Invisibility cloaks may be on the way with the addition of metallic nanoparticles to semiconductors.
Researchers from the University of Michigan created a new technique that could improve the efficiency of LED lighting by 50 percent while adding no cost during manufacturing. In addition, the new technique could enable cloaks that render objects partially invisible by inducing a phenomenon called reverse refraction, where light waves bend backwards in a way that doesn’t occur in nature, potentially directing them around an object or away from the eye.
The research team integrated nanoparticles with the molecular beam epitaxy process used to make semiconductors by spraying multiple layers of metallic elements onto a wafer to create exactly the right conductive properties for a given purpose.
Next, the scientists applied an ion beam between the layers to push metal out of the semiconductor wafer and onto the surface.
Controlling the size and placement of the nanoparticles was done by varying the angle and intensity of the ion beam. Applying the ion beam over and over between each layer created a semiconductor with the nanoparticles interspersed throughout.
“If you carefully tailor the size and spacing of nanoparticles and how deeply they’re embedded, you can find a sweet spot that enhances light emissions,” Myungkoo Kang, a former graduate student in Goldman’s lab and first author on the study, said in a statement. “This process gives us a much simpler and less expensive way to do that.”
Metal nanoparticles increase LED efficiency by acting as tiny antennas that alter and redirect the electricity running through the semiconductor, turning more of it into light.

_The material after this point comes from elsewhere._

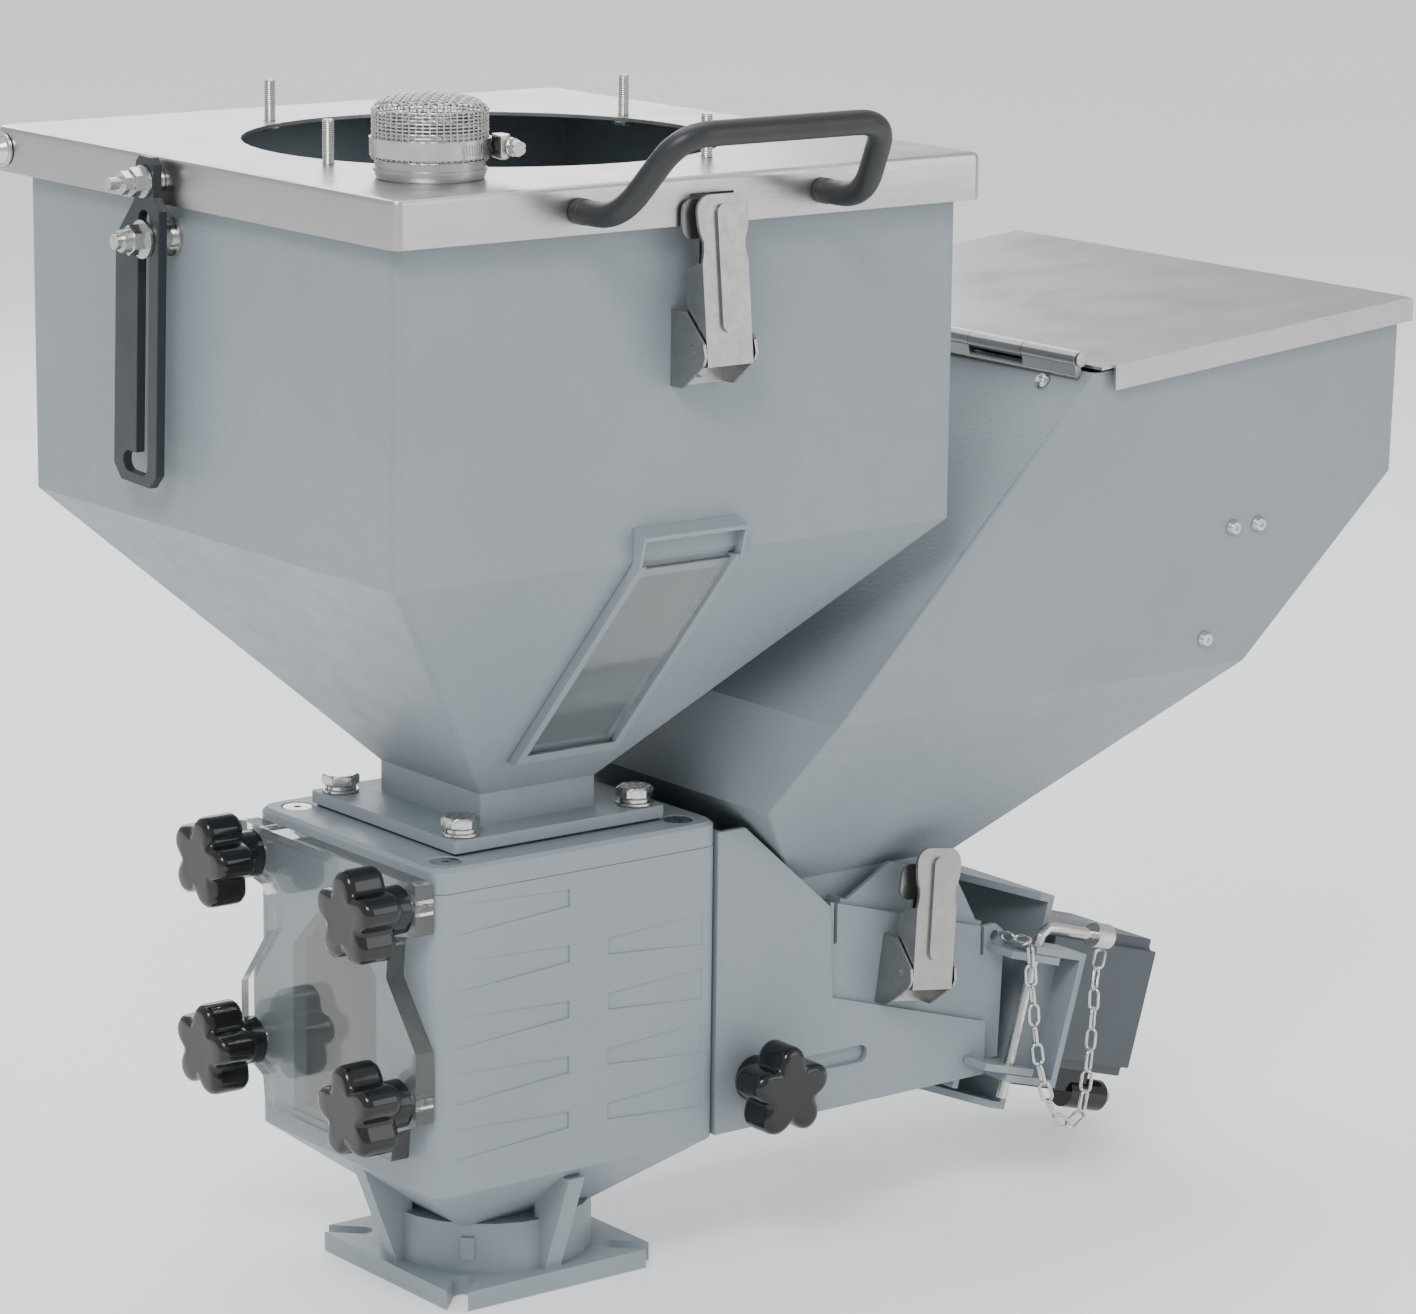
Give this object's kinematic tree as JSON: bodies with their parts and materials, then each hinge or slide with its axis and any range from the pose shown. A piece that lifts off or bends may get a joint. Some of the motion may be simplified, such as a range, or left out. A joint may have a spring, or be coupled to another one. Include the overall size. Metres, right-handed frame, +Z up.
{
  "type": "volumetric dosing and mixing unit",
  "caption": "Granule dosing and mixing unit: square hopper with hinged vented lid over a cast mixing neck, with a sloping side hopper on a sliding geared screw feeder.",
  "frame": {"origin": "centre of the base flange's underside, where the unit stands on the machine's throat", "axes": "+Z up; +X towards the dosing screw and its motor; -Y the ribbed side with the latches and the lid handle; -X the clear inspection cover"},
  "size_m": [0.697, 0.4279, 0.6242],
  "materials": {
    "hopper_paint": "satin orange-peel powder coat, blue-grey",
    "cast_paint": "satin paint on a casting, blue-grey",
    "satin_stainless": "satin stainless sheet",
    "zinc_plate": "bright zinc plate",
    "black_steel": "matt black powder coat",
    "black_plastic": "glossy black thermoset",
    "motor_paint": "dark slate satin coat",
    "clear_acrylic": "clear polished acrylic",
    "gasket_rubber": "matt dark rubber"
  },
  "bodies": {
    "unit": {"neck_housing": "cast_paint", "neck_top_plate": "cast_paint", "hopper_gasket": "gasket_rubber", "main_hopper": "hopper_paint", "sight_window": "clear_acrylic", "window_frame": "hopper_paint", "stay_guide_bolt": "zinc_plate", "main_latch_base": "zinc_plate", "dosing_console": "hopper_paint", "top_plate_screw_1": "zinc_plate", "top_plate_screw_2": "zinc_plate", "top_plate_screw_3": "zinc_plate", "top_plate_screw_4": "zinc_plate", "hopper_bolt_1": "zinc_plate", "hopper_bolt_2": "zinc_plate", "hopper_bolt_3": "zinc_plate", "hopper_bolt_4": "zinc_plate"},
    "front_cover": {"front_cover": "clear_acrylic"},
    "main_lid": {"main_lid": "satin_stainless", "vent_pipe": "satin_stainless", "vent_mesh_cap": "satin_stainless", "hose_clamp": "zinc_plate", "lid_handle": "black_steel", "lid_pivot_screw_left": "zinc_plate", "lid_pivot_screw_right": "zinc_plate", "stay_pivot_bolt": "zinc_plate", "loader_stud_1": "zinc_plate", "loader_stud_2": "zinc_plate", "loader_stud_3": "zinc_plate", "loader_stud_4": "zinc_plate"},
    "lid_stay": {"lid_stay": "black_steel"},
    "main_latch_lever": {"main_latch_lever": "zinc_plate"},
    "main_latch_hook": {"main_latch_hook": "zinc_plate"},
    "dosing_carriage": {"dosing_carriage": "hopper_paint", "dosing_hopper": "hopper_paint", "dosing_hopper_screw_1": "zinc_plate", "dosing_hopper_screw_2": "zinc_plate", "dosing_hopper_screw_3": "zinc_plate", "dosing_hopper_screw_4": "zinc_plate", "dosing_hopper_screw_5": "zinc_plate", "dosing_hinge_leaf": "satin_stainless", "dosing_hinge_pin": "satin_stainless", "screw_tube": "satin_stainless", "motor_bracket": "hopper_paint", "drive_gearbox": "motor_paint", "drive_motor": "motor_paint", "motor_connector": "black_plastic", "lock_chain": "zinc_plate", "dosing_latch_base": "zinc_plate"},
    "console_knob": {"console_knob": "black_plastic"},
    "dosing_lid": {"dosing_lid": "satin_stainless"},
    "dosing_screw": {"dosing_screw": "satin_stainless", "drive_coupling": "zinc_plate"},
    "lock_pin": {"lock_pin": "zinc_plate"},
    "dosing_latch_lever": {"dosing_latch_lever": "zinc_plate"},
    "dosing_latch_hook": {"dosing_latch_hook": "zinc_plate"},
    "cover_knob_1": {"cover_knob_1": "black_plastic"},
    "cover_knob_2": {"cover_knob_2": "black_plastic"},
    "cover_knob_3": {"cover_knob_3": "black_plastic"},
    "cover_knob_4": {"cover_knob_4": "black_plastic"}
  },
  "joints": [
    {"name": "front_cover_slide", "type": "slide", "parent": "unit", "child": "front_cover", "axis": [-1, 0, 0], "range_m": [0, 0.06]},
    {"name": "cover_knob_1_turn", "type": "hinge", "parent": "front_cover", "child": "cover_knob_1", "pos_m": [-0.105, -0.0665, 0.2185], "axis": [-1, 0, 0], "continuous": true},
    {"name": "cover_knob_2_turn", "type": "hinge", "parent": "front_cover", "child": "cover_knob_2", "pos_m": [-0.105, 0.0665, 0.2185], "axis": [-1, 0, 0], "continuous": true},
    {"name": "cover_knob_3_turn", "type": "hinge", "parent": "front_cover", "child": "cover_knob_3", "pos_m": [-0.105, -0.0665, 0.119], "axis": [-1, 0, 0], "continuous": true},
    {"name": "cover_knob_4_turn", "type": "hinge", "parent": "front_cover", "child": "cover_knob_4", "pos_m": [-0.105, 0.0665, 0.119], "axis": [-1, 0, 0], "continuous": true},
    {"name": "main_lid_hinge", "type": "hinge", "parent": "unit", "child": "main_lid", "pos_m": [0, 0.176, 0.573], "axis": [-1, 0, 0], "range_deg": [0, 44]},
    {"name": "lid_stay_swing", "type": "hinge", "parent": "main_lid", "child": "lid_stay", "pos_m": [-0.1805, 0.0264, 0.573], "axis": [-1, 0, 0], "range_deg": [-24.4, 0]},
    {"name": "main_latch_lever_hinge", "type": "hinge", "parent": "unit", "child": "main_latch_lever", "pos_m": [0.006, -0.1813, 0.503], "axis": [1, 0, 0], "range_deg": [0, 140]},
    {"name": "main_latch_hook_swing", "type": "hinge", "parent": "main_latch_lever", "child": "main_latch_hook", "pos_m": [0.006, -0.1808, 0.517], "axis": [1, 0, 0], "range_deg": [-127, 0]},
    {"name": "carriage_slide", "type": "slide", "parent": "unit", "child": "dosing_carriage", "axis": [1, 0, 0], "range_m": [0, 0.07]},
    {"name": "console_knob_turn", "type": "hinge", "parent": "dosing_carriage", "child": "console_knob", "pos_m": [0.113, -0.09, 0.097], "axis": [0, -1, 0], "continuous": true},
    {"name": "dosing_lid_hinge", "type": "hinge", "parent": "dosing_carriage", "child": "dosing_lid", "pos_m": [0.267, 0, 0.4695], "axis": [0, -1, 0], "range_deg": [0, 95]},
    {"name": "dosing_screw_turn", "type": "hinge", "parent": "dosing_carriage", "child": "dosing_screw", "pos_m": [0.088, 0, 0.166], "axis": [0.9613, 0, -0.2756], "continuous": true},
    {"name": "lock_pin_slide", "type": "slide", "parent": "dosing_carriage", "child": "lock_pin", "axis": [0.2756, 0, 0.9613], "range_m": [0, 0.085]},
    {"name": "dosing_latch_lever_hinge", "type": "hinge", "parent": "dosing_carriage", "child": "dosing_latch_lever", "pos_m": [0.2155, -0.0928, 0.1395], "axis": [0.9903, 0, -0.1392], "range_deg": [0, 140]},
    {"name": "dosing_latch_hook_swing", "type": "hinge", "parent": "dosing_latch_lever", "child": "dosing_latch_hook", "pos_m": [0.21745, -0.0923, 0.15336], "axis": [0.9903, 0, -0.1392], "range_deg": [-127, 0]}
  ],
  "couplings": [
    {"joint": "lid_stay_swing", "follows": "main_lid_hinge", "ratio": -0.55},
    {"joint": "main_latch_hook_swing", "follows": "main_latch_lever_hinge", "ratio": -0.9},
    {"joint": "dosing_latch_hook_swing", "follows": "dosing_latch_lever_hinge", "ratio": -0.9}
  ]
}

The nanoparticles also assist in reflecting light out of the device, preventing it from being trapped inside and wasted.
The process can be used with gallium nitride—which is used in LED lighting—and also can boost the efficiency in other semiconductor products including solar cells.
“This is a seamless addition to the manufacturing process and that’s what makes it so exciting,” Rachel Goldman, University of Michigan professor of materials science and engineering and physics, said in a statement. “The ability to make 3D structures with these nanoparticles throughout is going to open a lot of possibilities.”
Previous attempts to incorporate nanoparticles to LED lighting have been unsuccessful and impractical for large-scale manufacturing. They have also focused on more expensive metals including silver, gold and platinum.
Successfully adding nanoparticles to metal entails precision because additional and expensive manufacturing steps are often required and there is no cost-effective method to incorporate particles below the surface.
“From the very early days of semiconductor manufacturing, the goal was always to spray a smooth layer of elements onto the surface,” Goldman said. “If the elements formed particles instead, it was considered a mistake.
“But we realized that those ‘mistakes’ are very similar to the particles that manufacturers have been trying so hard to incorporate into LEDs,” she added. “So we figured out a way to make lemonade out of lemons.”
By carefully sizing and spacing an array of nanoparticles, scientists may be able to induce and control reverse refraction in specific wavelengths of light.
“For invisibility cloaking, we need to both transmit and manipulate light in very precise ways, and that’s very difficult today,” Goldman said. “We believe that this process could give us the level of control we need to make it work.”